■ RECORDS PROVIDED ■
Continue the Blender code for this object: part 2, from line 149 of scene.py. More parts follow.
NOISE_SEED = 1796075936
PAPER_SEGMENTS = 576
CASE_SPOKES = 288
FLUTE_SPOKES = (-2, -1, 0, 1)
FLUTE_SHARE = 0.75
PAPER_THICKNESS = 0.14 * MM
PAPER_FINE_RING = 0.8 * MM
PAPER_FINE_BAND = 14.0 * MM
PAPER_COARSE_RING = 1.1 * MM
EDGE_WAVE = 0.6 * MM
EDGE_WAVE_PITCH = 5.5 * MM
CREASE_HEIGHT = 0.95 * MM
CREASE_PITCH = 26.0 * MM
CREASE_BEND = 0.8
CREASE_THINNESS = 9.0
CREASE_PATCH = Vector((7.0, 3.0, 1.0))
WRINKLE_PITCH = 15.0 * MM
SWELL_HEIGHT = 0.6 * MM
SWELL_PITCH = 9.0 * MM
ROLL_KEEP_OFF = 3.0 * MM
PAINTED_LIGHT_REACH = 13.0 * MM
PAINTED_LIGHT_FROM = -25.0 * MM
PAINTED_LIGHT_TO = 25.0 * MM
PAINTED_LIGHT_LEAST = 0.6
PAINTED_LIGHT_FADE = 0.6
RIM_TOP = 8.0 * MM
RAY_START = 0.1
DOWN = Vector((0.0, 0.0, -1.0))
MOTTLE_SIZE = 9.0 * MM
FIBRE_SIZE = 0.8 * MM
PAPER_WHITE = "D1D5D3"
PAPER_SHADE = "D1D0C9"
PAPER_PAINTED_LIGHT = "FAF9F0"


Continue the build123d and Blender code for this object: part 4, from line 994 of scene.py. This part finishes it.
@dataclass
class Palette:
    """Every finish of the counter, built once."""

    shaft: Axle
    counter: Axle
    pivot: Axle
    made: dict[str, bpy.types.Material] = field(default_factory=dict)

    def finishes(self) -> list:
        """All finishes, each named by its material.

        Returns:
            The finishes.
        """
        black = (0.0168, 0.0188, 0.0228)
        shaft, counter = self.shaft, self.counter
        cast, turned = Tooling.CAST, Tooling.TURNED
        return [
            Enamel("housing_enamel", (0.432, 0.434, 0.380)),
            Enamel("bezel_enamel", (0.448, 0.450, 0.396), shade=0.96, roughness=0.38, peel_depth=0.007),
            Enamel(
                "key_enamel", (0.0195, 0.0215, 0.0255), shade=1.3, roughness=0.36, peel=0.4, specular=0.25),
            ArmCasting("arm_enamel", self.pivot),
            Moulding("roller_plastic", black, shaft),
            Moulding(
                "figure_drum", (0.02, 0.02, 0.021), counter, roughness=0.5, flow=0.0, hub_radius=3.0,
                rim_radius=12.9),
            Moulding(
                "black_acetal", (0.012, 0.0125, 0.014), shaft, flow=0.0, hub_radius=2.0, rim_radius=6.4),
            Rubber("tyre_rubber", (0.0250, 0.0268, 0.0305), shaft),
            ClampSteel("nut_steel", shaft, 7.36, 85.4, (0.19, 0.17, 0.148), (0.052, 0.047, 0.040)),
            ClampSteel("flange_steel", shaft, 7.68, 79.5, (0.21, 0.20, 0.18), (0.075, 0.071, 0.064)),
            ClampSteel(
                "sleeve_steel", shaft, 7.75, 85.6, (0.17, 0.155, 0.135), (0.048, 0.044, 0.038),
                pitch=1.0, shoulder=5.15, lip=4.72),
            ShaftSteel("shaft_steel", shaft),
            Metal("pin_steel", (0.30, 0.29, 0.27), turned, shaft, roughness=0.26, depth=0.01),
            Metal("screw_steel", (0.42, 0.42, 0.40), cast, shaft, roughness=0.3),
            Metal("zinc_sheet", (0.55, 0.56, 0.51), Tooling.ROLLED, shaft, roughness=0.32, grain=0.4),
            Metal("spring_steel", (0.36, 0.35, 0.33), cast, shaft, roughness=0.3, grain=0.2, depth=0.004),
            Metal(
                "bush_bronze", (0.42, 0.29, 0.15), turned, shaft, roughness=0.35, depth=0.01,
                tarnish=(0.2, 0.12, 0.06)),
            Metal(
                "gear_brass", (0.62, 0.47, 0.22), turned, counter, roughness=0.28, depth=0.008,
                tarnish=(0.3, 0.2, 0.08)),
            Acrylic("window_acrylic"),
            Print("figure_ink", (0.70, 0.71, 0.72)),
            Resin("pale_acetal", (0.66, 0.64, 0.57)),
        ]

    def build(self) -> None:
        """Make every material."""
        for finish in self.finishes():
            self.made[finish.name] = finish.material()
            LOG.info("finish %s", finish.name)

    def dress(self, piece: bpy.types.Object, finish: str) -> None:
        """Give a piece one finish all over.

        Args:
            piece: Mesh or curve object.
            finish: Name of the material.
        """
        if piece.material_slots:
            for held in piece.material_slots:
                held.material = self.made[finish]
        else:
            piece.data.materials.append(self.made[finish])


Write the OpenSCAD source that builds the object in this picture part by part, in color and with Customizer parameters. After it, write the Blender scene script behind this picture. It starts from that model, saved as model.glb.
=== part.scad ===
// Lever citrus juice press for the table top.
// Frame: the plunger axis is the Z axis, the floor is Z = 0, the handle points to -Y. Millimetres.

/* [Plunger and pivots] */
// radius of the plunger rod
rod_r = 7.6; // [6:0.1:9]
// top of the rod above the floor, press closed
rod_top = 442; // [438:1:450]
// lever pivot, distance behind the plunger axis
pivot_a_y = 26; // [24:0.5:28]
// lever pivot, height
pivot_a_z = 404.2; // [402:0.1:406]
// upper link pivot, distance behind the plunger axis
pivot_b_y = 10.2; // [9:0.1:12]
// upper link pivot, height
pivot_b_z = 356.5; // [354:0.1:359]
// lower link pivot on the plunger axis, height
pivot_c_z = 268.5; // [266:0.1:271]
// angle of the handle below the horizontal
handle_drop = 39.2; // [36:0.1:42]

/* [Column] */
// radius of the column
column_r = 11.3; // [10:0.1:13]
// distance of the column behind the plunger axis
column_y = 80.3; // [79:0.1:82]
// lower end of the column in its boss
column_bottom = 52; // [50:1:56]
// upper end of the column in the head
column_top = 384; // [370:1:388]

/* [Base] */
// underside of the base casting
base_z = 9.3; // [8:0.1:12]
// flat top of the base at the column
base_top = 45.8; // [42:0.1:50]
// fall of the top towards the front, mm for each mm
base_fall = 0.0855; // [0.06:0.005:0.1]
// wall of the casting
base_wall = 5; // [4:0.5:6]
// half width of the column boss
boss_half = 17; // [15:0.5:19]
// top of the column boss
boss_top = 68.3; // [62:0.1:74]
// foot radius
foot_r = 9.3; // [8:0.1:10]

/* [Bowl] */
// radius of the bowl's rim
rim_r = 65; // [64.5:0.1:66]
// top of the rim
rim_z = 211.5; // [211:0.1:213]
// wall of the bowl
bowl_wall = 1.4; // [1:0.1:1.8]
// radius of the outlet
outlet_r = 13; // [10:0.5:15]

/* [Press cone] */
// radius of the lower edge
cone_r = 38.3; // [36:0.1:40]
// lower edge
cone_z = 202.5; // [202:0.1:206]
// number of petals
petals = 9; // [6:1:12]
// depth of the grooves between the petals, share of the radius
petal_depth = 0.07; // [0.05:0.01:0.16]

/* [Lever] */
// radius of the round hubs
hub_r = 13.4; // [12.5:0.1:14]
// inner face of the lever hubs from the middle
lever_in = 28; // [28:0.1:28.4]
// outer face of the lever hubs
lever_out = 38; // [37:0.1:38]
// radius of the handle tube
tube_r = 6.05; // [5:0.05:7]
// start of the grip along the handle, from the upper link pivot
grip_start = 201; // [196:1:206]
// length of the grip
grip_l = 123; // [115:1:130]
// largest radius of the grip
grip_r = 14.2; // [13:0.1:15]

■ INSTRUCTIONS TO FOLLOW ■
Repeat exactly the lines from the first line of the records above through the line containing "by its material.", both included, and nothing else.

■ SOLUTION BELOW ■
Continue the Blender code for this object: part 2, from line 149 of scene.py. More parts follow.
NOISE_SEED = 1796075936
PAPER_SEGMENTS = 576
CASE_SPOKES = 288
FLUTE_SPOKES = (-2, -1, 0, 1)
FLUTE_SHARE = 0.75
PAPER_THICKNESS = 0.14 * MM
PAPER_FINE_RING = 0.8 * MM
PAPER_FINE_BAND = 14.0 * MM
PAPER_COARSE_RING = 1.1 * MM
EDGE_WAVE = 0.6 * MM
EDGE_WAVE_PITCH = 5.5 * MM
CREASE_HEIGHT = 0.95 * MM
CREASE_PITCH = 26.0 * MM
CREASE_BEND = 0.8
CREASE_THINNESS = 9.0
CREASE_PATCH = Vector((7.0, 3.0, 1.0))
WRINKLE_PITCH = 15.0 * MM
SWELL_HEIGHT = 0.6 * MM
SWELL_PITCH = 9.0 * MM
ROLL_KEEP_OFF = 3.0 * MM
PAINTED_LIGHT_REACH = 13.0 * MM
PAINTED_LIGHT_FROM = -25.0 * MM
PAINTED_LIGHT_TO = 25.0 * MM
PAINTED_LIGHT_LEAST = 0.6
PAINTED_LIGHT_FADE = 0.6
RIM_TOP = 8.0 * MM
RAY_START = 0.1
DOWN = Vector((0.0, 0.0, -1.0))
MOTTLE_SIZE = 9.0 * MM
FIBRE_SIZE = 0.8 * MM
PAPER_WHITE = "D1D5D3"
PAPER_SHADE = "D1D0C9"
PAPER_PAINTED_LIGHT = "FAF9F0"


Continue the build123d and Blender code for this object: part 4, from line 994 of scene.py. This part finishes it.
@dataclass
class Palette:
    """Every finish of the counter, built once."""

    shaft: Axle
    counter: Axle
    pivot: Axle
    made: dict[str, bpy.types.Material] = field(default_factory=dict)

    def finishes(self) -> list:
        """All finishes, each named by its material.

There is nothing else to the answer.